■ **REQUIRED TASK**: The lines to reproduce run from the first one through the line containing "# the right.". Reproduce them exactly.

■ **PROVIDED MATERIAL**:
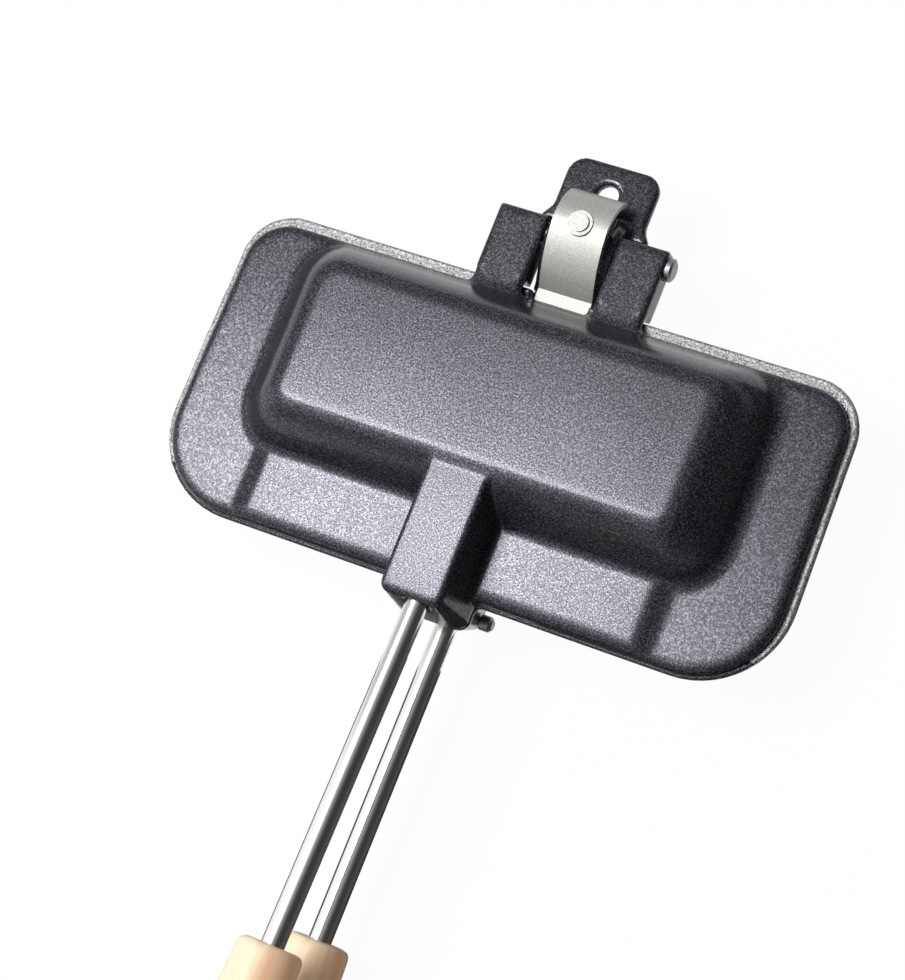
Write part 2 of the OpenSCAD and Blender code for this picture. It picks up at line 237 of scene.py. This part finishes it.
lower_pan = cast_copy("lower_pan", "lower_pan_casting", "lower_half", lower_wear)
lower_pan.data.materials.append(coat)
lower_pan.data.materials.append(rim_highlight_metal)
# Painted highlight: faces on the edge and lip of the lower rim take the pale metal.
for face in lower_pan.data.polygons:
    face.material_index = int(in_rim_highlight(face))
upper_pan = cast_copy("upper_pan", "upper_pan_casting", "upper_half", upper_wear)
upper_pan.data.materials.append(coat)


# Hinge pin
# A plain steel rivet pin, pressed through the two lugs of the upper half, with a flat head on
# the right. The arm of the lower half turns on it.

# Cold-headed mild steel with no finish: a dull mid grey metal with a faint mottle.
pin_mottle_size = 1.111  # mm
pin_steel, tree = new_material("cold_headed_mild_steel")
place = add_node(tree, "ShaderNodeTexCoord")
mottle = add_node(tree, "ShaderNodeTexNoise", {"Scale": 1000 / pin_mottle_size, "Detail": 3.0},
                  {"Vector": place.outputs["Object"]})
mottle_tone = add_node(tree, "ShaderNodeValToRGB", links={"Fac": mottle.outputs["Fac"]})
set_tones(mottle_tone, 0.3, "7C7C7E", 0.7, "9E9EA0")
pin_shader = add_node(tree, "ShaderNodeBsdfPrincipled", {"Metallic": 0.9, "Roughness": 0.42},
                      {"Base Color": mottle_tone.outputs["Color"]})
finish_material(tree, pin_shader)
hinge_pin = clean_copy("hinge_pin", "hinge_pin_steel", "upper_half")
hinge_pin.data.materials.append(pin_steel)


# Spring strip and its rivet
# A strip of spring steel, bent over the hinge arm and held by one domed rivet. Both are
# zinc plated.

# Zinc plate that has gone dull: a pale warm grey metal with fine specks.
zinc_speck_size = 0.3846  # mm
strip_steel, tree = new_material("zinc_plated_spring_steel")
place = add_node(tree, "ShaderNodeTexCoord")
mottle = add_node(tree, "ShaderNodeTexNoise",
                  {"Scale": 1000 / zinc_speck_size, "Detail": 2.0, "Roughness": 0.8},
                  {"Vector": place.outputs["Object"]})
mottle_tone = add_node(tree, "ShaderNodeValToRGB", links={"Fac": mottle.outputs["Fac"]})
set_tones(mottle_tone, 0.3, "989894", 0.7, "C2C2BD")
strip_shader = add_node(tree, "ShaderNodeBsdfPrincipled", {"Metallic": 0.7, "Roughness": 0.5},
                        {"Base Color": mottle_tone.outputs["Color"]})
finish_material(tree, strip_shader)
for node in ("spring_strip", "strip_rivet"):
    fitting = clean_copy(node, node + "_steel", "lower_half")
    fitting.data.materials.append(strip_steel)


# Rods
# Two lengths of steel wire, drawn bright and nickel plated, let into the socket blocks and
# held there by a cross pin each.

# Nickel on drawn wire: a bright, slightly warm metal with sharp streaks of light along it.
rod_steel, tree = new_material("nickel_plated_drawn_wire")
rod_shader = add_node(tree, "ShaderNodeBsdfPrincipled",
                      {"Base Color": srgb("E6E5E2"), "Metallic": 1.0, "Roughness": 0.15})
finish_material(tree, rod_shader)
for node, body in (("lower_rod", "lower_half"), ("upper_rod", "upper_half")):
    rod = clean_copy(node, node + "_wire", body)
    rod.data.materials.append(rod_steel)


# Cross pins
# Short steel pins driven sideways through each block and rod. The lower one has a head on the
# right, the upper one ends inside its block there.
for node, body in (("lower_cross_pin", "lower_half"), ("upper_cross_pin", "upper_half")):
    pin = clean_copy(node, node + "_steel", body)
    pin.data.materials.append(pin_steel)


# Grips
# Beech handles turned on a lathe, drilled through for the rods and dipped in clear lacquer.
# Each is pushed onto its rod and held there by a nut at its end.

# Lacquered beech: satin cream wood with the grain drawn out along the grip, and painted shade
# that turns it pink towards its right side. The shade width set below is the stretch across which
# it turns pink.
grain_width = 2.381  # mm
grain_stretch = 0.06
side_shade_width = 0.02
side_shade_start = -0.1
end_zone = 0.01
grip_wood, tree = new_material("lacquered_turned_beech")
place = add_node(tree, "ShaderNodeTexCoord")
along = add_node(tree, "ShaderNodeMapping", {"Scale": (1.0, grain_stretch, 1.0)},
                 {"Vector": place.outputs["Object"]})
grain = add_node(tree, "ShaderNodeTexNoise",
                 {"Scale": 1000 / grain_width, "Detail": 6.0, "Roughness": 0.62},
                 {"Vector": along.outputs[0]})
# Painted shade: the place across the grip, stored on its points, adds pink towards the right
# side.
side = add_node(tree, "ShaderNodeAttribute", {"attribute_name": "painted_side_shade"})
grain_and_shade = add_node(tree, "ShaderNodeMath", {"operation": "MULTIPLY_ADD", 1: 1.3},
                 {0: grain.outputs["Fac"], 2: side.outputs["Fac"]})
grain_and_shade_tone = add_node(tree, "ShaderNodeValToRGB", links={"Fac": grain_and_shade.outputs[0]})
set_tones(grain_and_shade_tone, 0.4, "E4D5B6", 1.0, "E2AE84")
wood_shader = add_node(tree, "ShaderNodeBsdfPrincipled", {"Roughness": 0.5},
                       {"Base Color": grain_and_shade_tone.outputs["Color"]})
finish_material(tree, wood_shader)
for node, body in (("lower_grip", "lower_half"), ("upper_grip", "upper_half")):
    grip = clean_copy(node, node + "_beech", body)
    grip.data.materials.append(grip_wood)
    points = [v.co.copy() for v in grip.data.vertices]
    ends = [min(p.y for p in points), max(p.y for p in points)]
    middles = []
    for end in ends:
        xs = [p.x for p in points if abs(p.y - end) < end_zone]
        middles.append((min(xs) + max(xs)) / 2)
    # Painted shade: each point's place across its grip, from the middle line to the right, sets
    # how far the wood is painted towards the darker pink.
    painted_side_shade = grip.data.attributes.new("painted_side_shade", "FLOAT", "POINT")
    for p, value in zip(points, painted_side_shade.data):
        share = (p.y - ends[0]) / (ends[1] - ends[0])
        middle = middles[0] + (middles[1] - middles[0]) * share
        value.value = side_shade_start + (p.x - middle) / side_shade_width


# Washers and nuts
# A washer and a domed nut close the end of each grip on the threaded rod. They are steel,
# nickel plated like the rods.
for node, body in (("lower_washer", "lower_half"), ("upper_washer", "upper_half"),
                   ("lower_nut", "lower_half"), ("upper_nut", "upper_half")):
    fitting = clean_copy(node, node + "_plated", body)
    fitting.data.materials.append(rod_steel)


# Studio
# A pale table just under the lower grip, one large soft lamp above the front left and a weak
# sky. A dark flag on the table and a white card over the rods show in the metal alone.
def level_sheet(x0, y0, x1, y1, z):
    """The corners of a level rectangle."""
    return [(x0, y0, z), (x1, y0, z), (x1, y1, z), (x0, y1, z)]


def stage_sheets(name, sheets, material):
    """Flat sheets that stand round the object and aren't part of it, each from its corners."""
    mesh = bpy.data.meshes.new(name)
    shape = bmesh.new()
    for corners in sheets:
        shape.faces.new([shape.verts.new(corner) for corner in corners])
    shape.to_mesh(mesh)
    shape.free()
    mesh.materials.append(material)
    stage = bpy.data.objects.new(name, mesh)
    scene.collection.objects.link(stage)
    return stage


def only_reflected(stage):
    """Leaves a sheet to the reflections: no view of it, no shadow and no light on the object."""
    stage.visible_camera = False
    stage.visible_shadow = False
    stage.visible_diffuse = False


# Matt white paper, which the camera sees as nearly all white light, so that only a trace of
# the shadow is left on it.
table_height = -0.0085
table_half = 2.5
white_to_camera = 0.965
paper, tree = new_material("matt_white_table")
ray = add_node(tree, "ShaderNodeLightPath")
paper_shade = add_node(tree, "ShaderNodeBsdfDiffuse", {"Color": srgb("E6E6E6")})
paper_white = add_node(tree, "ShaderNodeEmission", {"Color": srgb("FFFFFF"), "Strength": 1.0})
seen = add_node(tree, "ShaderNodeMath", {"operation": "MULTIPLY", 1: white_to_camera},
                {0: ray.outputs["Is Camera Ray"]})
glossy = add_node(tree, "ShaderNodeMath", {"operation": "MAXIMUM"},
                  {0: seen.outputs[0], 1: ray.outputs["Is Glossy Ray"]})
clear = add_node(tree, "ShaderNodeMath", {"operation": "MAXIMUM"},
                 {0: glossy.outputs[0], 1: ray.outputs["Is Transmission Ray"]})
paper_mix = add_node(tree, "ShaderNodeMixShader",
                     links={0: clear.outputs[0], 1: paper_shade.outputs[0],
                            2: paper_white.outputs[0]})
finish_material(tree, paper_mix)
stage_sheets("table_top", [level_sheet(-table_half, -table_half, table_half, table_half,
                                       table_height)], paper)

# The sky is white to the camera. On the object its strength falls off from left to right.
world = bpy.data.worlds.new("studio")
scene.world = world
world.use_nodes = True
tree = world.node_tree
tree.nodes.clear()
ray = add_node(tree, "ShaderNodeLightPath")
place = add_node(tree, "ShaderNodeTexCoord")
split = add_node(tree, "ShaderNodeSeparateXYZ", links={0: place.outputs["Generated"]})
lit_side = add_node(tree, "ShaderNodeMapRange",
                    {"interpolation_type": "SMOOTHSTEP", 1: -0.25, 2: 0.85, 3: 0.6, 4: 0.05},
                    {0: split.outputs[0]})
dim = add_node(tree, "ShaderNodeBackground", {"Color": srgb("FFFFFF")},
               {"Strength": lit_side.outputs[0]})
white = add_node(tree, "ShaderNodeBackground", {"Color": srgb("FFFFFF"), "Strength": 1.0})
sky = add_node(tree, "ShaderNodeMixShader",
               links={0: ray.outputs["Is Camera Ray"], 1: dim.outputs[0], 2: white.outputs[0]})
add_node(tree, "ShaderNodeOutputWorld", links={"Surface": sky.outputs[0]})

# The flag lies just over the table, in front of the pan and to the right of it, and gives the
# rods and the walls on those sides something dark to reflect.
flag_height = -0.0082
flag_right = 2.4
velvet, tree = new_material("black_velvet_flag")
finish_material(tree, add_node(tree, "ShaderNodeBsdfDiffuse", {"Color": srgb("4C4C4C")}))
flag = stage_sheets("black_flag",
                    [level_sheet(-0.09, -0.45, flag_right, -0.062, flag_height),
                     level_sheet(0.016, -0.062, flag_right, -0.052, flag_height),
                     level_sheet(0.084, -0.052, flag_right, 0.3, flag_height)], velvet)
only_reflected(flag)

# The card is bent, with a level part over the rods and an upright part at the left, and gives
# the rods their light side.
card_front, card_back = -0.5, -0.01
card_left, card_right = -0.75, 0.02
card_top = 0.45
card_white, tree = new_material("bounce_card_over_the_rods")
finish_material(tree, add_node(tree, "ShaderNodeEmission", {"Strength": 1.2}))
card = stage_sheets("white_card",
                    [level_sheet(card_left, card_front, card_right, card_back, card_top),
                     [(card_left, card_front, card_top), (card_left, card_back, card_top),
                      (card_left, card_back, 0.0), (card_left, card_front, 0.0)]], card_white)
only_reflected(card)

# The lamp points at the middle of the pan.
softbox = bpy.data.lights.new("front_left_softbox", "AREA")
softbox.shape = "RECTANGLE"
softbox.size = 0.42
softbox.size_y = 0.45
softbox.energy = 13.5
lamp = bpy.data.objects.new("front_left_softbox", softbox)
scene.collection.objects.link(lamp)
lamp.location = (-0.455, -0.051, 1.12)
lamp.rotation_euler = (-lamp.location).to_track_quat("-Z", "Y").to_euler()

■ **THE COMPLETED TASK**:
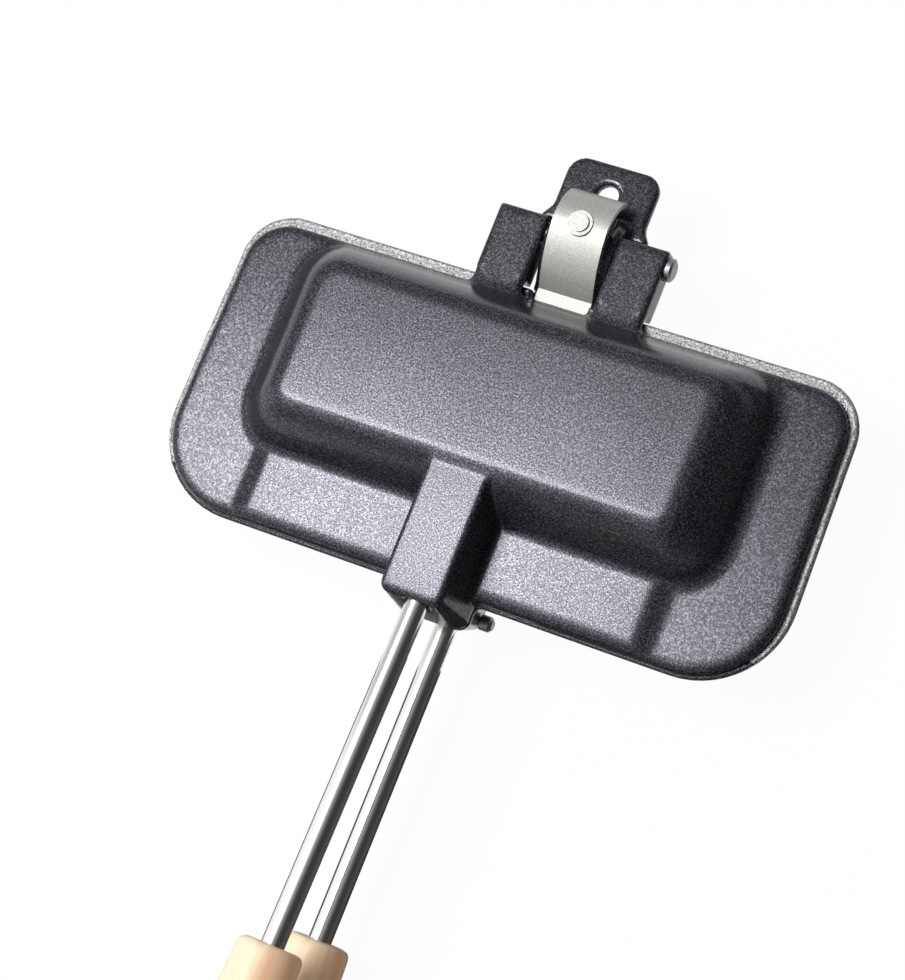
Write part 2 of the OpenSCAD and Blender code for this picture. It picks up at line 237 of scene.py. This part finishes it.
lower_pan = cast_copy("lower_pan", "lower_pan_casting", "lower_half", lower_wear)
lower_pan.data.materials.append(coat)
lower_pan.data.materials.append(rim_highlight_metal)
# Painted highlight: faces on the edge and lip of the lower rim take the pale metal.
for face in lower_pan.data.polygons:
    face.material_index = int(in_rim_highlight(face))
upper_pan = cast_copy("upper_pan", "upper_pan_casting", "upper_half", upper_wear)
upper_pan.data.materials.append(coat)


# Hinge pin
# A plain steel rivet pin, pressed through the two lugs of the upper half, with a flat head on
# the right. The arm of the lower half turns on it.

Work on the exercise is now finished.